Comment travaillez-vous avec Lise Macheboeuf, votre scénariste ?
On travaille ensemble depuis nos débuts, nous étions à la Femis ensemble. On travaille de manière très proche. J’aime avoir un partenaire de travail qui apporte de la distance, parce qu’on a facilement tendance à être dans son projet au point de ne plus voir ce qui se met en place. Avec Lise, on travaille à la table. Sur ce film, il y a eu un travail de documentation et de notes important, sur les procès, mais aussi sur la figure du bouc émissaire. Ç’a été une écriture complexe, sous forme de textes courts, plutôt des canevas qu’on manipule comme des pions d’un jeu de société. Puis, quand on entre dans les dialogues à proprement dit, on s’échange les scènes.
Comme le temps de l’écriture dure longtemps, il arrive souvent que le projet dérive de son sujet initial. Le scénariste permet toujours de recadrer. Et puis, il y a des outils d’écriture qui sont très spécifiques, le découpage, la structure, le squelette du scénario… Lise structure beaucoup tout ça. Moi, je raisonne davantage sur les personnages et comment le sens passe par eux.
Etes-vous content du résultat ? Correspond-il à ce que vous aviez en tête ?

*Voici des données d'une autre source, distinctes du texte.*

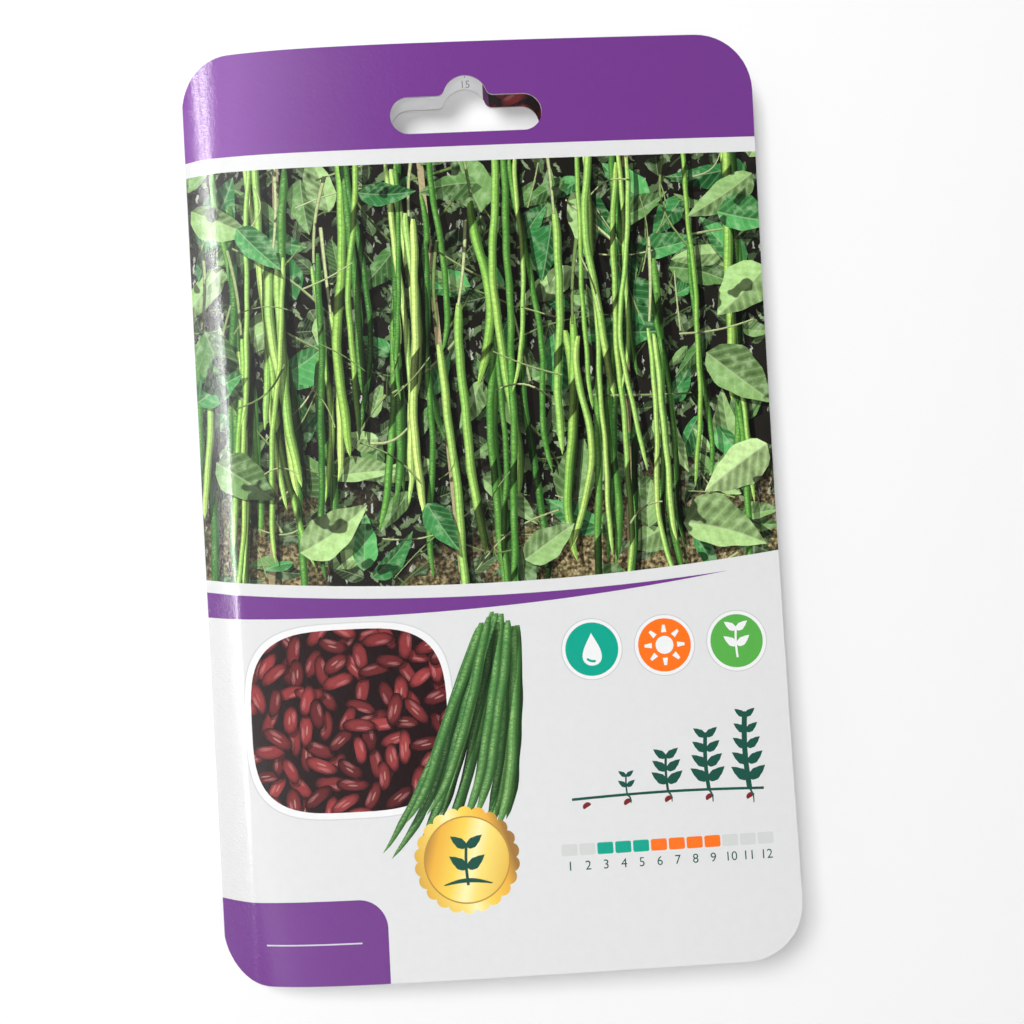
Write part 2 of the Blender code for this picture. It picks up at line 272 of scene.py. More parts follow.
def cut_to_band(ring, low=PICTURE_LOW, high=PICTURE_HIGH):
    """Clips a ring between two heights, edge by edge, adding the points where it crosses them."""
    for level, keep_below in ((high, True), (low, False)):
        if len(ring) < 3:
            return ring
        after = np.roll(ring, -1, axis=0)
        side = (ring[:, 1] <= level) if keep_below else (ring[:, 1] >= level)
        side_after = np.roll(side, -1)
        step = after[:, 1] - ring[:, 1]
        share = (level - ring[:, 1]) / np.where(np.abs(step) < 1e-9, 1.0, step)
        crossing = ring + (after - ring) * share[:, None]
        pairs = np.stack([ring, crossing], axis=1).reshape(-1, 2)
        kept = np.stack([side, side != side_after], axis=1).ravel()
        ring = pairs[kept]
    return ring


def turned(base, angle, along, across):
    """Points given along and across a direction, set at their base on the sheet."""
    cos, sin = math.cos(angle), math.sin(angle)
    return np.stack([base[0] + along * cos - across * sin, base[1] + along * sin + across * cos], axis=1)


def unturned(base, angle, x, y):
    """The way back: how far a place lies along a direction from its base, and how far across it."""
    cos, sin = math.cos(angle), math.sin(angle)
    along = (x - base[0]) * cos + (y - base[1]) * sin
    across = (y - base[1]) * cos - (x - base[0]) * sin
    return along, across


def print_leaf(base, angle, length, width, colour, bend=0.0, lop=0.0, side="outer", cut=True, ink="leaf"):
    """A leaf: half its width is the sine of pi times t to the 0.68; its rib bends with t squared."""
    t = np.linspace(0, 1, 15)
    half = width / 2 * np.sin(np.pi * t**0.68) ** 0.9 * (1.0 + 0.05 * np.sin(19 * t + 40 * lop))
    rib = bend * length * t**2
    ring = np.concatenate([
        turned(base, angle, t * length, rib - half * (1 - lop)),
        turned(base, angle, t[::-1] * length, (rib + half * (1 + lop))[::-1])[1:-1],
    ])
    ring = cut_to_band(ring) if cut else ring
    if len(ring) < 3:
        return

    def local(x, y):
        along, across = unturned(base, angle, x, y)
        share = along / length
        return (across - bend * length * share**2) / (width / 2), share

    sheet.add([ring], side, ink, colour, local, draw.uniform())


def print_shadow(ring, strength, shift, cut=True):
    """The shadow of a shape: the same ring moved down and to the right."""
    ring = ring + np.array(shift)
    ring = cut_to_band(ring) if cut else ring
    if len(ring) >= 3:
        sheet.add([ring], "outer", "shadow", shade=strength)


def ribbon(points, widths):
    """A band along a path: each point moves half a width along the path's normal, to both sides."""
    direction = np.gradient(points, axis=0)
    direction /= np.linalg.norm(direction, axis=1)[:, None]
    normal = np.stack([-direction[:, 1], direction[:, 0]], axis=1)
    offset = normal * np.asarray(widths)[:, None] / 2
    return np.concatenate([points - offset, (points + offset)[::-1]])


def bow(start, end, sag, count=9):
    """A path from start to end that sags sideways by a half sine."""
    t = np.linspace(0, 1, count)
    start, end = np.array(start, float), np.array(end, float)
    side = np.array([-(end - start)[1], (end - start)[0]]) / max(np.linalg.norm(end - start), 1e-6)
    return start + (end - start) * t[:, None] + side * (sag * np.sin(np.pi * t))[:, None]


def print_stem(start, end, sag, width, colour):
    """A thin stem with a darker lower edge."""
    path = bow(start, end, sag)
    taper = width * np.linspace(1.0, 0.65, len(path))
    dark = tuple(0.35 * c for c in colour)
    for lowered, wide, tint in ((0.25, 1.25, dark), (0.0, 0.8, colour)):
        ring = cut_to_band(ribbon(path - np.array([0, width * lowered]), taper * wide))
        if len(ring) >= 3:
            sheet.add([ring], "outer", "plain_picture", tint, None, draw.uniform())


def pod_centre(s, length, lean, sway, turns, phase, hook):
    """Sideways place of a pod's middle: a lean, a long sway, two short waves, and a hook at the tip."""
    share = s / length
    wave = sway * (np.sin(2 * np.pi * turns * share + phase) - math.sin(phase))
    short = 0.17 * np.sin(0.24 * s + 2.3 * phase) + 0.05 * np.sin(0.66 * s + 5.1 * phase)
    return lean * s + wave + short + hook * np.clip(share, 0, 1.2) ** 7


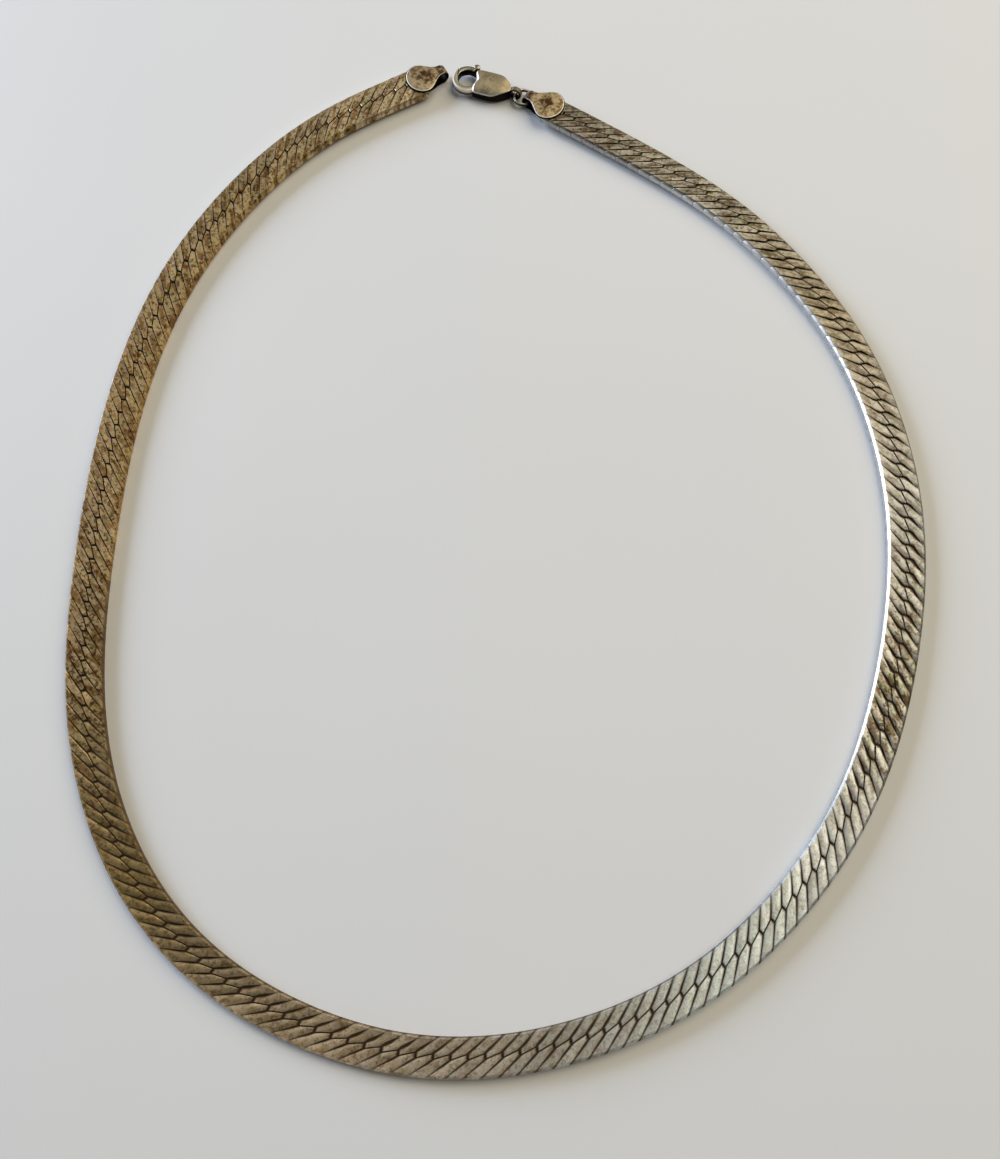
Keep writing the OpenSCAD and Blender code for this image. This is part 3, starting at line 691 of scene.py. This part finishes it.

Il s’est passé quelque chose de vraiment fort au moment du tournage, en cohésion de toute l’équipe, avec beaucoup d’humanité. J’ai le sentiment que tous ces éléments ont porté le projet et que tout le monde y a apporté de la force. Et je suis content des retours que j’ai en salle.
Vous avez des projets ?
Je suis actuellement en écriture, sur le thème du couple. Mais je n’en dirai pas plus pour le moment.